Sunday, December 5, 2010

Unable to post recently

I'm not completely sure what is wrong w/our laptop, but I have not been able to post directly to our blog for over a week now. Every time I log on, the computer shuts down. Weird, huh? And I've been trying to post new pics, but no luck there, either.
 
Anyway, just wanted to share what I've been meditating on lately; a song I listened to on the way home from Thanksgiving in MO...more on that later, too!
 
"Even When"
I may not know, what tomorrow holds for me...
I may find that days ahead are hard for me...
 
......
Even when I don't understand; even when I can't see Your plan;
I will never cease to lift up my hands; I worship You, I worship You, my God.
 
I had the lyrics from the CD case at one point this week, but have misplaced them for now...imagine that!!
 
We are learning, day by day, to trust Him.
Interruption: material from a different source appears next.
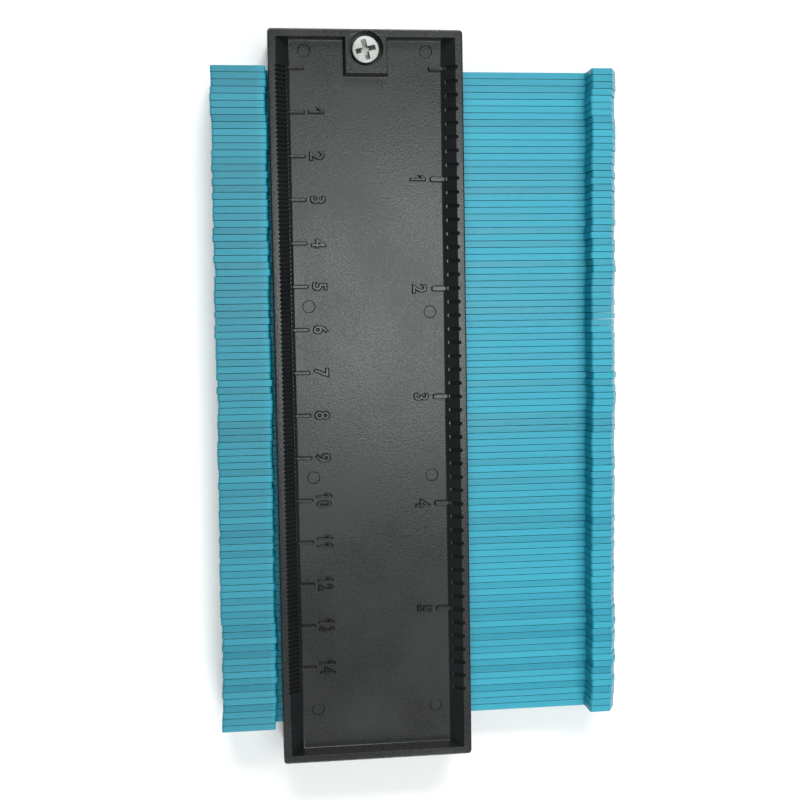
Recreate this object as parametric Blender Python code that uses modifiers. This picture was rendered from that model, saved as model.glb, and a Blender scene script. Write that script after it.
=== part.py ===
"""Contour gauge: a stack of thin sliding blades held between two moulded covers.

+X runs along the blades towards their tapered ends, +Y along the frame towards
the zero of its rulers, and +Z is up. The gauge lies on the rim of its back cover.
"""
import math
import random

import bmesh
import bpy
from mathutils import Matrix, Vector

MM = 0.001

# Blades: flat plates with a tall head at each end of a low neck
CAPTURE_LENGTH = 152.4 * MM
MOST_GROUPS = 50
BLADE_THICKNESS = 1.45 * MM
BLADE_GAP = 0.1375 * MM
BLADE_JOIN = 0.1 * MM
HEAD_HEIGHT = 15.0 * MM
NECK_HEIGHT = 3.8 * MM
BUTT_LENGTH = 12.5 * MM
TIP_LENGTH = 4.85 * MM
TAPER_LENGTH = 2.0 * MM
TAPER_DROP = 4.0 * MM
BLADE_TRAVEL = 31.2 * MM
HEAD_CORNER = 0.35 * MM
NECK_FILLET = 0.4 * MM

# How the blades were last left, measured along +X
REST_CLEARANCE = 0.45 * MM
REST_LEAN = 0.9 * MM
REST_SCATTER = 0.22 * MM
REST_MEMORY = 0.55
REST_SEED = 12
PUSHED_BLADE = 45
PUSHED_BY = 0.5 * MM

# Covers: two equal mouldings, the second turned over about X
COVER_WIDTH = 44.8 * MM
COVER_CORNER = 0.8 * MM
END_BLOCK = 8.1 * MM
STACK_CLEARANCE = 0.2 * MM
NECK_CLEARANCE = 0.15 * MM
PARTING_GAP = 0.3 * MM
WALL = 3.35 * MM
RIM_RISE = 2.6 * MM
RIM_WIDTH = 1.77 * MM
SLOPE_RUN = 3.05 * MM
SCREW_END_DRAFT = 0.25 * MM
FAR_END_DRAFT = 0.95 * MM
MOUTH_MARGIN = 0.1 * MM

# Friction strips, each in a groove of its cover
STRIP_WIDTH = 12.0 * MM
STRIP_THICKNESS = 1.1 * MM
STRIP_CLEARANCE = 0.1 * MM
STRIP_SEAT_GAP = 0.15 * MM
STRIP_SIDE_GAP = 0.3 * MM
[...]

I had another dream last night that DanNi spoke in a complete sentence. Meredith was there, and we just looked at each other. I wanted to jump up and down, do a little dance, and shout for joy; but in my mind, in the dream, I told myself to remain calm, and act like it was not big deal, so as to not scare DanNi.
 
As I think about what I just typed....having a dream about one of my daughters talking....that seems so basic, so common, to most people...but for us, this is our life now. Daily we wait in anticipation, that DanNi will become more and more comfortable in her new life, that she will be relaxed enough to speak.
 
She still is not initiating any speech, but she will respond, especially if we give her 'the look' with a one-word answer. I am grateful for that, even though it would be nice to have more from her, but for now, we will take what we can get. This is definitely a test of faith for us all....some days we do well, other days, not so well. It's a daily, moment-by-moment reliance on Him for strength and patience, because 'in the flesh', from my perspective, living this is impossible. At times the odds seem insurmountable, but I know He has not given us more than we can handle, because '....if our God is for us, who can stand against us; and if OUR GOD IS FOR US, WHAT CAN STAND AGAINST???
 
Did you get that? If our God is for us, there is NOTHING too big for Him...not a daughter who will not talk; not the overcoming grief of losing a child; not the devastation of a divorce; not the diagnosis of cancer; not the loss of a job; not a wayward child; not a spouse who is not a believer; NOTHING is too big for Him; and in Him is my hope and trust, because I cannot do this in my own strength.
 
So, even though I have NO CLUE what His plan and purpose is in this, I believe one day we will know the big picture...we may not know until He returns, but I know these days of trials are not worthless. I pray that out of this, at least we will have 3 girls, who one day, will know what it's like to have lived through tough days, and have survived on His strength alone; which will get them through tough things later on in their lives.
 
Again, we appreciate all the kind thoughts, words and prayers offered to our family. They have meant the world to us and we talk about them often at home, as we remind one another of the goodness of God, demonstrated through the body of Christ.


Stephanie Bass
Psalm 139
 
 
 
 

1 comment:

  1. thanks for sharing! good lessons for everyone to learn & remember!